- **STATED GOAL**: Set down exactly the lines from the one with "for name, spray" to the one with "if empty is", both included, and no line outside that range.

- **SUPPLIED MATERIAL**:
§ §

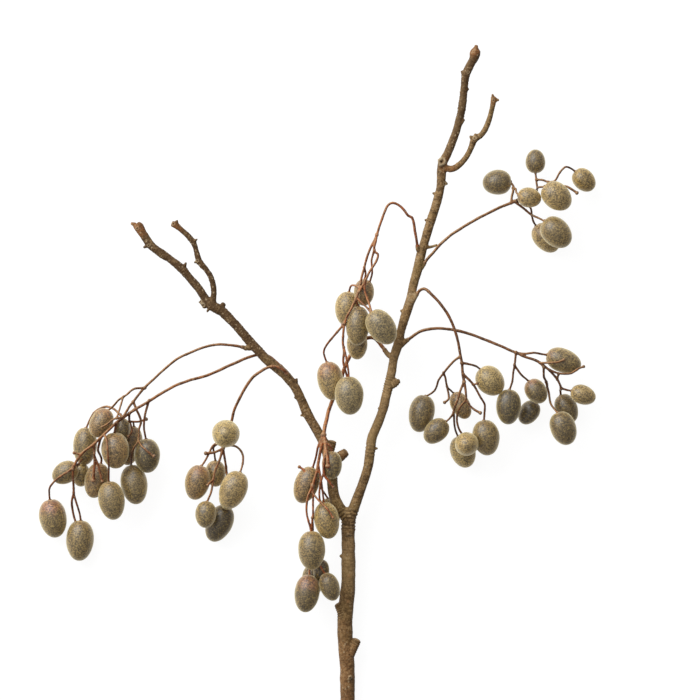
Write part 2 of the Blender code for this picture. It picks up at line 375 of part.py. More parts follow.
            (1.1, 1.0, [(48.4, 128.6, 28.0), (53.9, 132.2, 28.5), (61.9, 134.4, 28.5), (69.9, 134.7, 28.0),
                        (79.1, 133.5, 27.5), (88.3, 131.6, 27.5), (99.8, 127.5, 27.5),
                        (111.8, 122.7, 28.0), (121.4, 118.5, 28.5), (126.3, 116.3, 29.0),
                        (132.5, 113.6, 29.0), (138.8, 111.4, 29.0), (144.4, 108.6, 29.0),
                        (146.9, 105.8, 28.6)], None),
            (0.9, 0.7, [(126.0, 116.6, 29.0), (125.4, 111.8, 28.5), (124.8, 106.7, 28.0),
                        (123.8, 101.3, 27.0), (123.5, 95.0, 25.6)], 1),
            (0.8, 0.7, [(124.9, 107.2, 28.0), (129.5, 100.5, 25.4), (132.5, 97.6, 23.0)], 3),
            (0.9, 0.7, [(126.0, 116.4, 29.0), (132.5, 115.7, 29.2), (140.0, 116.4, 29.0),
                        (145.4, 115.4, 26.8)], 4),
            (0.9, 0.7, [(146.8, 106.2, 28.6), (147.2, 98.0, 21.0), (150.0, 92.0, 11.0),
                        (147.0, 85.0, 7.8)], 2),
            (0.8, 0.8, [(146.6, 106.2, 28.8), (150.0, 104.4, 29.2), (155.0, 101.8, 29.8),
                        (161.3, 100.6, 30.4), (167.4, 101.0, 31.0), (172.4, 104.3, 31.4),
                        (176.7, 106.1, 31.4)], None),
            (0.8, 0.8, [(144.0, 108.8, 29.0), (151.2, 108.9, 33.6), (157.5, 109.5, 35.0),
                        (161.8, 111.2, 35.2)], None),
            (0.9, 0.8, [(146.0, 107.4, 28.8), (151.2, 103.4, 26.5), (155.0, 99.3, 25.0),
                        (157.5, 96.0, 24.0), (160.2, 89.3, 22.0), (159.6, 88.6, 14.0)], 6),
            (0.8, 0.8, [(157.0, 96.6, 24.2), (157.9, 100.4, 27.0)], None),
            (0.8, 0.7, [(160.1, 89.8, 22.3), (164.0, 88.6, 21.6)], 5),
            (0.9, 0.7, [(149.0, 94.5, 15.0), (151.2, 86.0, 13.4), (152.4, 78.5, 19.0),
                        (155.2, 73.8, 23.6)], 7),
        ],
    },
    "spray_upper_right": {
        "foot": [(51.4, 176.4, 28.5), (55.6, 181.2, 29.4), (59.4, 186.6, 30.4)],
        "collar": (2.6, 1.4),
        "fruits": {
            1: (112.0, 244.5, 20.0, 21.8, 18.8, -85, 0),
            2: (140.9, 260.3, 16.0, 18.0, 14.8, 180, 0),
            3: (177.5, 246.3, 14.0, 19.5, 15.8, 45, 0),
            4: (136.0, 232.8, 29.0, 18.0, 15.0, 80, 0),
            5: (156.3, 233.7, 33.4, 24.8, 19.9, 50, 0),
            6: (149.0, 202.8, 8.7, 24.8, 18.0, 40, 0),
            7: (156.2, 206.6, 29.0, 26.3, 20.8, 45, 0),
        },
        "stalks": [
            (1.1, 1.0, [(59.4, 186.6, 30.4), (63.6, 191.2, 31.0), (70.1, 198.4, 31.5), (78.0, 205.1, 32.0),
                        (89.6, 212.6, 32.0), (99.4, 218.3, 31.0), (108.4, 222.8, 30.0),
                        (117.3, 226.8, 28.0), (125.4, 230.0, 26.0)], None),
            (0.9, 0.8, [(122.4, 229.0, 26.6), (123.0, 234.5, 25.0), (124.2, 241.4, 22.4)], 1),
            (0.8, 0.7, [(124.0, 240.0, 22.8), (125.8, 239.6, 24.6), (126.2, 237.0, 27.4)], 4),
            (0.9, 0.7, [(124.8, 229.9, 26.0), (132.8, 224.0, 25.0), (137.6, 220.3, 25.0),
                        (142.4, 217.8, 27.0)], 7),
            (0.8, 0.7, [(125.0, 229.8, 25.6), (133.0, 228.5, 19.4), (137.6, 224.8, 18.2),
                        (138.2, 219.6, 15.6), (139.6, 215.2, 11.4)], 6),
            (0.9, 0.7, [(125.0, 230.2, 25.6), (131.5, 233.6, 19.4), (142.0, 238.2, 18.0),
                        (141.8, 243.5, 17.4)], 2),
            (0.8, 0.7, [(141.8, 246.5, 17.0), (146.6, 246.0, 19.6), (150.5, 244.6, 20.6),
                        (155.5, 245.5, 21.0), (158.0, 250.0, 21.0), (163.2, 256.1, 19.6),
                        (168.4, 254.6, 16.0)], 3),
            (0.8, 0.9, [(150.3, 244.7, 20.6), (158.0, 242.0, 20.4), (164.5, 241.3, 23.6),
                        (171.8, 236.3, 26.0)], None),
            (0.8, 0.7, [(141.6, 238.2, 18.0), (143.2, 240.6, 27.0)], 5),
        ],
    },
}


def clear_scene():
    """Take away whatever the scene starts with."""
    for thing in list(bpy.data.objects):
        bpy.data.objects.remove(thing, do_unlink=True)


def new_collection(name):
    """Add a collection to the scene."""
    collection = bpy.data.collections.new(name)
    bpy.context.scene.collection.children.link(collection)
    return collection


def material(name, colour, roughness):
    """A plain finish for a sub-part."""
    finish = bpy.data.materials.new(name)
    finish.use_nodes = True
    shader = finish.node_tree.nodes["Principled BSDF"]
    shader.inputs["Base Color"].default_value = colour
    shader.inputs["Roughness"].default_value = roughness
    shader.inputs["Metallic"].default_value = 0.0
    return finish


def tube(points, radii, level, collection):
    """A round stem through the points, as a curve whose radius changes from point to point."""
    curve = bpy.data.curves.new("stem", "CURVE")
    curve.dimensions = "3D"
    curve.bevel_depth = MM
    curve.bevel_resolution = level
    curve.use_fill_caps = True
    spline = curve.splines.new("POLY")
    spline.points.add(len(points) - 1)
    for knot, place, radius in zip(spline.points, points, radii):
        knot.co = (*(Vector(place) * MM), 1.0)
        knot.radius = radius
    stem = bpy.data.objects.new("stem", curve)
    collection.objects.link(stem)
    return stem


def wood_tube(knots, level, collection):
    """A stem of the wood, from points that carry their own radius."""
    return tube([knot[:3] for knot in knots], [knot[3] for knot in knots], level, collection)


def stalk_radii(start, end, count):
    """Radii that run evenly from a stalk's start to its end."""
    return [start + (end - start) * step / (count - 1) for step in range(count)]


def curves_to_meshes(collection):
    """Turn each curve in the collection into a closed mesh in the same place."""
    depsgraph = bpy.context.evaluated_depsgraph_get()
    for stem in [thing for thing in collection.objects if thing.type == "CURVE"]:
        mesh = bpy.data.meshes.new_from_object(stem.evaluated_get(depsgraph))
        form = bmesh.new()
        form.from_mesh(mesh)
        bmesh.ops.remove_doubles(form, verts=form.verts, dist=WELD * MM)
        form.to_mesh(mesh)
        form.free()
        solid = bpy.data.objects.new(stem.name + "_solid", mesh)
        solid.matrix_world = stem.matrix_world
        collection.objects.link(solid)
        bpy.data.objects.remove(stem, do_unlink=True)


def fruit_direction(tilt, pitch):
    """The way a fruit's tip points."""
    turn = math.radians(tilt)
    lift = math.radians(pitch)
    return Vector((math.sin(turn) * math.cos(lift), -math.cos(turn) * math.cos(lift), math.sin(lift)))


def fruit_solid(fruit, collection):
    """An egg-shaped fruit, with its poles at its stalk and its tip."""
    x, y, z, length, width, tilt, pitch = fruit
    form = bmesh.new()
    bmesh.ops.create_uvsphere(form, u_segments=FRUIT_SIDES, v_segments=FRUIT_RINGS, radius=1.0)
    for vertex in form.verts:
        fullness = 1.0 + EGG * vertex.co.z
        vertex.co.x *= fullness
        vertex.co.y *= fullness
    size = Matrix.Diagonal((width / 2, width / 2, length / 2, 1.0))
    turn = Vector((0, 0, -1)).rotation_difference(fruit_direction(tilt, pitch)).to_matrix().to_4x4()
    place = Matrix.Translation((x, y, z))
    form.transform(Matrix.Scale(MM, 4) @ place @ turn @ size)
    mesh = bpy.data.meshes.new("fruit")
    form.to_mesh(mesh)
    form.free()
    solid = bpy.data.objects.new("fruit", mesh)
    collection.objects.link(solid)
    return solid


def stalk_end(fruit):
    """The point just inside a fruit where its stalk ends."""
    x, y, z, length, width, tilt, pitch = fruit
    return Vector((x, y, z)) - fruit_direction(tilt, pitch) * (length / 2 - SUNK)


def foot_parts(foot):
    """Split a spray's foot: the run of the wood's collar, and the stalk's first point past the gap."""
    before = Vector(foot[-2])
    after = Vector(foot[-1])
    middle = (before + after) / 2
    half_gap = (after - before).normalized() * GAP / 2
    collar = [Vector(place) for place in foot[:-1]] + [middle - half_gap]
    return collar, middle + half_gap


def floor_cutter(collection):
    """The block under the surface, which leaves small flat spots where the branch rests."""
    bpy.ops.mesh.primitive_cube_add(size=MM, location=(0, 0, -BLOCK_DEPTH * MM / 2))
    block = bpy.context.object
    block.name = "surface_block"
    block.scale = (BLOCK_SIDE, BLOCK_SIDE, BLOCK_DEPTH)
    block.hide_render = True
    block.display_type = "WIRE"
    for home in list(block.users_collection):
        home.objects.unlink(block)
    collection.objects.link(block)
    return block


def boolean(target, name, operation):
    """Add a Boolean modifier to an object."""
    step = target.modifiers.new(name, "BOOLEAN")
    step.operation = operation
    step.solver = "EXACT"
    return step


def fuse(name, pieces, floor, finish, home, frame):
    """Join a collection of overlapping pieces in one body, cut flat where it rests."""
    curves_to_meshes(pieces)
    first, *others = list(pieces.objects)
    pieces.objects.unlink(first)
    home.objects.link(first)
    join = boolean(first, "join", "UNION")
    join.operand_type = "COLLECTION"
    join.collection = pieces
    boolean(first, "rest", "DIFFERENCE").object = floor
    bpy.context.view_layer.update()
    depsgraph = bpy.context.evaluated_depsgraph_get()
    mesh = bpy.data.meshes.new_from_object(first.evaluated_get(depsgraph))
    mesh.materials.clear()
    mesh.materials.append(finish)
    mesh.shade_smooth()
    body = bpy.data.objects.new(name, mesh)
    home.objects.link(body)
    body.parent = frame
    for piece in [first] + others:
        bpy.data.objects.remove(piece, do_unlink=True)
    bpy.data.collections.remove(pieces)
    return body


def wood_pieces(collection):
    """Every stem, stub, spur and collar of the wood."""
    for stem in (MAIN_STEM, LEFT_LEADER, RIGHT_LEADER):
        wood_tube(stem, WOOD_SIDES, collection)
    for twig in (LEFT_TWIG, RIGHT_TWIG):
        wood_tube(twig, TWIG_SIDES, collection)
    for stub in STUBS:
        wood_tube(stub, TWIG_SIDES, collection)
    for spur in SPURS:
        wood_tube(spur, FINE_SIDES, collection)
    for spray in SPRAYS.values():
        collar = foot_parts(spray["foot"])[0]
        tube(collar, stalk_radii(*spray["collar"], len(collar)), TWIG_SIDES, collection)


def spray_pieces(spray, collection):
    """The stalks and fruits of one spray."""
    start = foot_parts(spray["foot"])[1]
    for index, (first_radius, last_radius, points, number) in enumerate(spray["stalks"]):
        route = [Vector(place) for place in points]
        if index == 0:
            route = [start] + route
        if number is not None:
            route.append(stalk_end(spray["fruits"][number]))
        sides = STALK_SIDES if index == 0 else FINE_SIDES
        tube(route, stalk_radii(first_radius, last_radius, len(route)), sides, collection)
    for fruit in spray["fruits"].values():
        fruit_solid(fruit, collection)


def main():
    clear_scene()
    home = new_collection("fruiting_branch")
    cutters = new_collection("cutters")
    floor = floor_cutter(cutters)
    frame = bpy.data.objects.new("fork", None)
    frame.location = (FORK_X * MM, FORK_Y * MM, 0.0)
    home.objects.link(frame)

    pieces = new_collection("wood_pieces")
    wood_pieces(pieces)
    fuse("branch_wood", pieces, floor, material("bark", BARK_COLOUR, BARK_ROUGHNESS), home, frame)

    for name, spray in SPRAYS.items():
        pieces = new_collection(name + "_pieces")
        spray_pieces(spray, pieces)
        skin = material(name + "_skin", FRUIT_COLOUR, FRUIT_ROUGHNESS)
        fuse(name, pieces, floor, skin, home, frame)


main()
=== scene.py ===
"""A cut fruiting branch, dressed: its bark, its stalks and its downy, egg-shaped fruits.

Every place on the branch is in millimetres, with the fork of the branch at X = 0, Y = 0. X runs to the right,
Y runs towards the tips, and Z is the height over the surface that the branch lies on.
"""
import math
import random

import bmesh
import bpy
import numpy as np
from bpy.props import FloatProperty, FloatVectorProperty, IntProperty, PointerProperty
from mathutils import Matrix, Vector, kdtree, noise


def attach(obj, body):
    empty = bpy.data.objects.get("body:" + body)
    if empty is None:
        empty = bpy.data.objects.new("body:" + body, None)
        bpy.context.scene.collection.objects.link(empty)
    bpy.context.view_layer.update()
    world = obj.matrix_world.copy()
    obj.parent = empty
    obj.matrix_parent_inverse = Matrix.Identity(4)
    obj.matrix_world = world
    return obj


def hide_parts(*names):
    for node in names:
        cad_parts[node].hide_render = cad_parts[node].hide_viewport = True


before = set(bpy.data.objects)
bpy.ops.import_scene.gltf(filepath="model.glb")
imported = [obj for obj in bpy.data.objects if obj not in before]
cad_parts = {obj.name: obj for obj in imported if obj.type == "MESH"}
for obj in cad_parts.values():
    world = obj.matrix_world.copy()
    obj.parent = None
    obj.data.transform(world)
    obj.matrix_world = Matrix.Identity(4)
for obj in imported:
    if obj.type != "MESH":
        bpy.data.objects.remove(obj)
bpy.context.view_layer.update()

bl_info = {
    "name": "Fruiting Branch",
    "version": (1, 0, 0),
    "blender": (4, 5, 0),
    "location": "View3D > Sidebar > Branch",
    "description": "Builds the bark, the stalks and the downy fruits of a cut fruiting branch",
    "category": "Object",
}

MM = 0.001

# The fork's place, seen from the middle of the whole branch's outline on the surface.
FORK = Vector((23.3, -86.6, 0.0))
BODY = "root"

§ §

- **TASK OUTPUT**:
    for name, spray in SPRAYS.items():
        pieces = new_collection(name + "_pieces")
        spray_pieces(spray, pieces)
        skin = material(name + "_skin", FRUIT_COLOUR, FRUIT_ROUGHNESS)
        fuse(name, pieces, floor, skin, home, frame)


main()
=== scene.py ===
"""A cut fruiting branch, dressed: its bark, its stalks and its downy, egg-shaped fruits.

Every place on the branch is in millimetres, with the fork of the branch at X = 0, Y = 0. X runs to the right,
Y runs towards the tips, and Z is the height over the surface that the branch lies on.
"""
import math
import random

import bmesh
import bpy
import numpy as np
from bpy.props import FloatProperty, FloatVectorProperty, IntProperty, PointerProperty
from mathutils import Matrix, Vector, kdtree, noise


def attach(obj, body):
    empty = bpy.data.objects.get("body:" + body)
    if empty is None:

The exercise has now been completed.